When Apple moved into ebooks, it negotiated an agency model with publishers – not in itself illegal – where the publishers set the price and Apple took a 30 per cent cut.

The plaintiffs in the class action lawsuit are trying to get their hands on Isaacson's notes and tape-recorded interviews in case there's more about Jobs' ebook strategy in there that could incriminate Apple. But Isaacson is using a journalism shield law to try to stop his notes being used in court.

Isaacson's attorney, Elizabeth McNamara, argues that journalists are only supposed to have subpoenas issued on their work as a last resort and not when the case has only just started. She also said in a letter to Judge Denise Cote that the plaintiffs hadn't shown that the material was relevant or unobtainable from other sources.

McNamara also insists that Isaacson doesn't have any tape-recorded interviews of Jobs chatting about ebooks, so anything he does have would be secondhand knowledge and could therefore be construed as hearsay.

In a handwritten scribbled note on the letter, Judge Cote wrote that the plaintiffs could renew their application when they could show that there was good legal reason to get Isaacson's notes.

But the plaintiffs are not giving up. They are now applying to have an informal discovery session – in other words, trying to force Isaacson and his lawyer to at least tell them what he has in his notes.

"Mr Isaacson's counsel maintained that all unpublished material was privileged and refused to describe what materials existed and in what forn, asserting the form of information was also privileged (although Mr Isaacson stated publicly that many interviews were recorded)," the plaintiffs' lawyer Steve Berman said in a letter to the court.
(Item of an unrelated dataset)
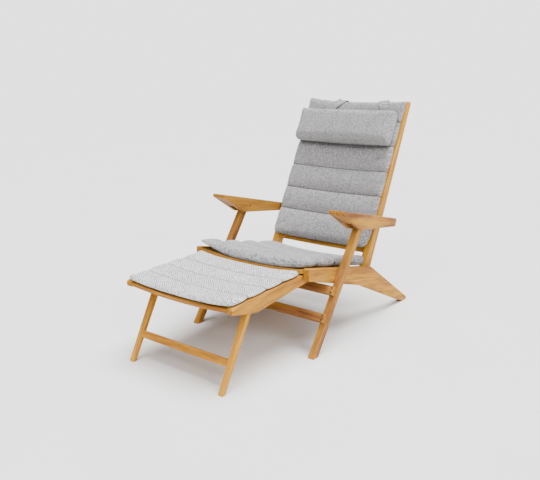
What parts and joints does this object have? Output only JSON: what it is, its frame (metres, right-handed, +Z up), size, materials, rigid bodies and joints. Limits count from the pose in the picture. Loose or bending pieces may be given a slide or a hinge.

Berman maintained that Isaacson's unpublished stuff wasn't confidential and he'd already played some of the tapes on TV when he was promoting his book.

"Mr Isaacson conducted numerous interviews during the time Mr Jobs was involved in negotiating Apple's entry into the eBook market. And Mr Jobs discussed Apple's eBook strategy and negotiations with Mr Isaacson," Berman said.

"Not only are these discussions highly relevant, in light of his death, Mr Jobs' contemporaneous recorded statements of Apple's strategies, motives, and discussions with industry participants are unique evidence that cannot be obtained from other sources."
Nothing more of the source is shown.